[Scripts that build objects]
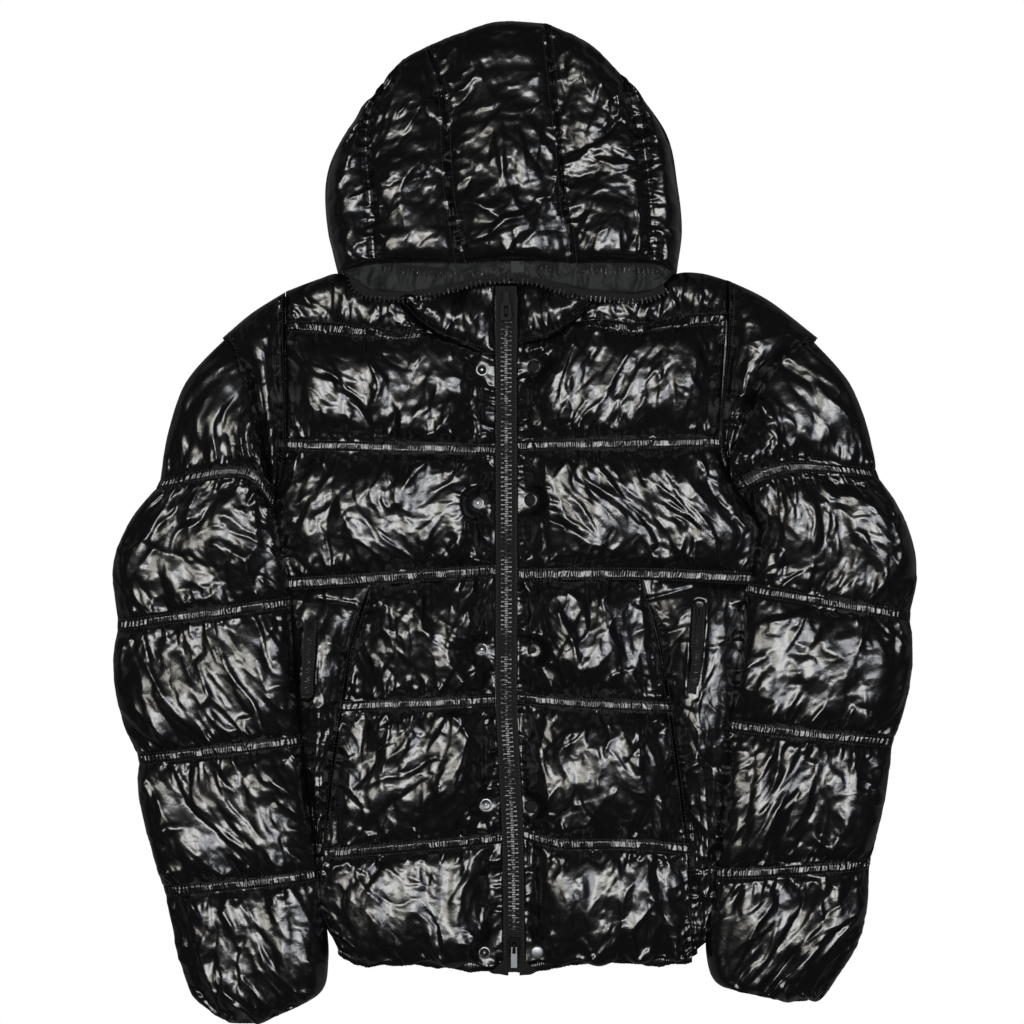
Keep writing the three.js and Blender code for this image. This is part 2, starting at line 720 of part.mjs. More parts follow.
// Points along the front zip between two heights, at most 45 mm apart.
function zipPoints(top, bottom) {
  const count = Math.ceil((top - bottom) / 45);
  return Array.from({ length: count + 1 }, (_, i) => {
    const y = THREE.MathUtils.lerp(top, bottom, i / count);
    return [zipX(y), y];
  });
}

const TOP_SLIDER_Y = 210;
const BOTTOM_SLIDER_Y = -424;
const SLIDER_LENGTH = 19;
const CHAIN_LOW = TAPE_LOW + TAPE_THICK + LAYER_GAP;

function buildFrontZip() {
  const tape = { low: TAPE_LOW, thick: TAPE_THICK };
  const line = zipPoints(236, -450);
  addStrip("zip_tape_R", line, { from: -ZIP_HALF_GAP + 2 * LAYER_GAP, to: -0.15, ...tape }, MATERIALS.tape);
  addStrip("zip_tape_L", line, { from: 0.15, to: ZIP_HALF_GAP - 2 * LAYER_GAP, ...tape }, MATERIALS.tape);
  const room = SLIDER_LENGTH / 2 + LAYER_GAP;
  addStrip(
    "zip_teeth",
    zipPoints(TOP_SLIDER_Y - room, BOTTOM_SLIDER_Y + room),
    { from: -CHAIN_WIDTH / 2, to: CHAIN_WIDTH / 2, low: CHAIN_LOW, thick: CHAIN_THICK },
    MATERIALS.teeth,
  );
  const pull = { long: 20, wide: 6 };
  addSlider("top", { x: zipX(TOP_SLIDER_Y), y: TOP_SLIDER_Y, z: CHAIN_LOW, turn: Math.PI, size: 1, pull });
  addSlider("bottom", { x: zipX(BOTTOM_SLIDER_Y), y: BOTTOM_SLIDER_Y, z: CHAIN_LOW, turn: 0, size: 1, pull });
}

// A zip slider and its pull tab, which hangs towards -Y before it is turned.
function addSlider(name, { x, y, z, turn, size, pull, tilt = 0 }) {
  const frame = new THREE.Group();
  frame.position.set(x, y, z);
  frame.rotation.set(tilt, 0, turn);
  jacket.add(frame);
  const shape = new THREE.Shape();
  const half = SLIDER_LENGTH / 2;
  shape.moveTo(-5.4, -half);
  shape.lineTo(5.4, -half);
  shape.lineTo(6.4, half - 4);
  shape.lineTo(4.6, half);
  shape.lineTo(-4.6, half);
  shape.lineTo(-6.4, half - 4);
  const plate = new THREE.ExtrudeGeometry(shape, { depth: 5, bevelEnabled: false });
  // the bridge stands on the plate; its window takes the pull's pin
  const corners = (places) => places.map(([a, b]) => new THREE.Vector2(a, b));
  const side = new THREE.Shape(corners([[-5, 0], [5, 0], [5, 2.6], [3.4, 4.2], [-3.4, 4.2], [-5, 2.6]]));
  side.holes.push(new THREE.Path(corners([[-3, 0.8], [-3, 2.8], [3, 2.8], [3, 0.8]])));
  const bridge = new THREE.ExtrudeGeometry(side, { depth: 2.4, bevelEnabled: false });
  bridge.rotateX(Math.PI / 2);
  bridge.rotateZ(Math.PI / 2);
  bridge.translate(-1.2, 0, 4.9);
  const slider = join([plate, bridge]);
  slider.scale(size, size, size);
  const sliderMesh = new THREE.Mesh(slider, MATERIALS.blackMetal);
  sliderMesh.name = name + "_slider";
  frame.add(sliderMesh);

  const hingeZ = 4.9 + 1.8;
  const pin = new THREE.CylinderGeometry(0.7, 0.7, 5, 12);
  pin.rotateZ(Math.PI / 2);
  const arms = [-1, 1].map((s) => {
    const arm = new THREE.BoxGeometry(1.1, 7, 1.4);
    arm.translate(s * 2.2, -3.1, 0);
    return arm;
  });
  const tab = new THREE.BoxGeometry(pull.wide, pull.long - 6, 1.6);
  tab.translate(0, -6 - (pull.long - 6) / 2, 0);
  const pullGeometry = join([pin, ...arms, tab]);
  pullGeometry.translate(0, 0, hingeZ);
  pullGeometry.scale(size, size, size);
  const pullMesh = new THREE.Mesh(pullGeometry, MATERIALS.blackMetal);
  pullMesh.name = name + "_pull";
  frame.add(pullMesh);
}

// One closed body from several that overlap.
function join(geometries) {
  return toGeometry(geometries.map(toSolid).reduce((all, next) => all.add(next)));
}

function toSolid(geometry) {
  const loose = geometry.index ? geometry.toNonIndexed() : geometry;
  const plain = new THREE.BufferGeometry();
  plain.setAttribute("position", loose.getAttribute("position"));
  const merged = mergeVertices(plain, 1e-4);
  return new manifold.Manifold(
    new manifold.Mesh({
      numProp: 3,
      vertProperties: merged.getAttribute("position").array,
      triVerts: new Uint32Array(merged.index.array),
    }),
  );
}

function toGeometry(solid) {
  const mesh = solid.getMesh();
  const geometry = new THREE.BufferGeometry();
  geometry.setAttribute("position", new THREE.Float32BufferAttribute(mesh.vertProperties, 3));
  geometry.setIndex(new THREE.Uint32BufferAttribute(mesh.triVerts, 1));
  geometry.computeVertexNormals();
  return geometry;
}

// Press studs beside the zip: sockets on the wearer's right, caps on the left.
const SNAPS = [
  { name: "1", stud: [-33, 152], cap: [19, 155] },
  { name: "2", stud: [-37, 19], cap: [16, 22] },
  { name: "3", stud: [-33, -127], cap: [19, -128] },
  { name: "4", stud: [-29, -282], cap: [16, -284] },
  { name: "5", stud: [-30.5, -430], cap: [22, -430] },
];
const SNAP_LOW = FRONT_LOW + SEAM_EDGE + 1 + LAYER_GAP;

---

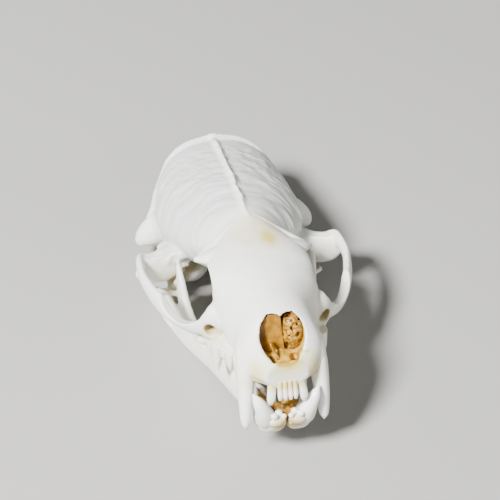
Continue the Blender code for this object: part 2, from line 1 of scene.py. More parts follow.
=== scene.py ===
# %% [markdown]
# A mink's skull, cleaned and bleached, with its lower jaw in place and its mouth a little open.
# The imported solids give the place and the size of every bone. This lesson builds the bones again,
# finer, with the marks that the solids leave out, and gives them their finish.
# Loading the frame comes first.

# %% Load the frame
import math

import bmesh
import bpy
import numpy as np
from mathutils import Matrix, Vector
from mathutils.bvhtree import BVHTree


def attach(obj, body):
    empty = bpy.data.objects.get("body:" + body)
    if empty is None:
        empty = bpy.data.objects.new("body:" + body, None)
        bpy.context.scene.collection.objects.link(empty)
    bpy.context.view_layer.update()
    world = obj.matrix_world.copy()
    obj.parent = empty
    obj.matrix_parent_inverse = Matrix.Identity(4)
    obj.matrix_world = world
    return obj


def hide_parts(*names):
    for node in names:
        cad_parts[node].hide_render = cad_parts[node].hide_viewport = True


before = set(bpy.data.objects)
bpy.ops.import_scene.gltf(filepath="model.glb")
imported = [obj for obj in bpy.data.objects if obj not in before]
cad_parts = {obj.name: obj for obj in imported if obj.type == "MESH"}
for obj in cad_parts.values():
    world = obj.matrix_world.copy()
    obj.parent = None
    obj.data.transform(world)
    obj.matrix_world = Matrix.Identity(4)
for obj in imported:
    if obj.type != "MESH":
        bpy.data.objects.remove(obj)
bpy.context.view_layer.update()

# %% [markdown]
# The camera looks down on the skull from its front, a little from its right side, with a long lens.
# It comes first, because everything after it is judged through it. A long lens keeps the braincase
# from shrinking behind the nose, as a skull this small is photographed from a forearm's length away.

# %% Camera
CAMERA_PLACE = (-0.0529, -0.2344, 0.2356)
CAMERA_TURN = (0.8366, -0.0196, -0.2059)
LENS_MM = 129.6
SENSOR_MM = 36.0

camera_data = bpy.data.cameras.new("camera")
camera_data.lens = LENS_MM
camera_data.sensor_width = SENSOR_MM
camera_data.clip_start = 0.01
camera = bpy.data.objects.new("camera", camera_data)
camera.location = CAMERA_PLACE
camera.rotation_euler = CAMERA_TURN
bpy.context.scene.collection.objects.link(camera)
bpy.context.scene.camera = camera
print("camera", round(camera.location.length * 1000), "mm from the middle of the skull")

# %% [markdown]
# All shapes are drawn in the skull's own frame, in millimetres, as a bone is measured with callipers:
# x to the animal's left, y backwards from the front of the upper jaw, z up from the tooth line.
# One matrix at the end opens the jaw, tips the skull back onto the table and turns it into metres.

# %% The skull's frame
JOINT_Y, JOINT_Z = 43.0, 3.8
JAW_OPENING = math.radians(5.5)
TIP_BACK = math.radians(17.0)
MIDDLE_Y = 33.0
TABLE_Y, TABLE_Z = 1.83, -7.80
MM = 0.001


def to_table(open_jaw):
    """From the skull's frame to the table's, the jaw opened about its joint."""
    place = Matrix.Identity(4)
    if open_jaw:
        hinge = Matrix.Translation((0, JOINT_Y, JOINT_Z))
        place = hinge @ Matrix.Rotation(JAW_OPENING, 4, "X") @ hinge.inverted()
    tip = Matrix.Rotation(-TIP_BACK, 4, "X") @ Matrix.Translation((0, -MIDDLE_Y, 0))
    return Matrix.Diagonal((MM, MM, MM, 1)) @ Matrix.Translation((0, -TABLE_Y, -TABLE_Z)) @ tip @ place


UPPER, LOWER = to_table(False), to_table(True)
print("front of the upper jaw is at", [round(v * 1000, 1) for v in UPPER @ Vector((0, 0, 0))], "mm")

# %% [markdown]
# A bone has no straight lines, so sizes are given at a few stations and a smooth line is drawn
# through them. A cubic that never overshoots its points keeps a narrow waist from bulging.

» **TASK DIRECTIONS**
Find each line with the string "imported" and copy it out.

» **EXERCISE RESPONSE**
# The imported solids give the place and the size of every bone. This lesson builds the bones again,
imported = [obj for obj in bpy.data.objects if obj not in before]
cad_parts = {obj.name: obj for obj in imported if obj.type == "MESH"}
for obj in imported:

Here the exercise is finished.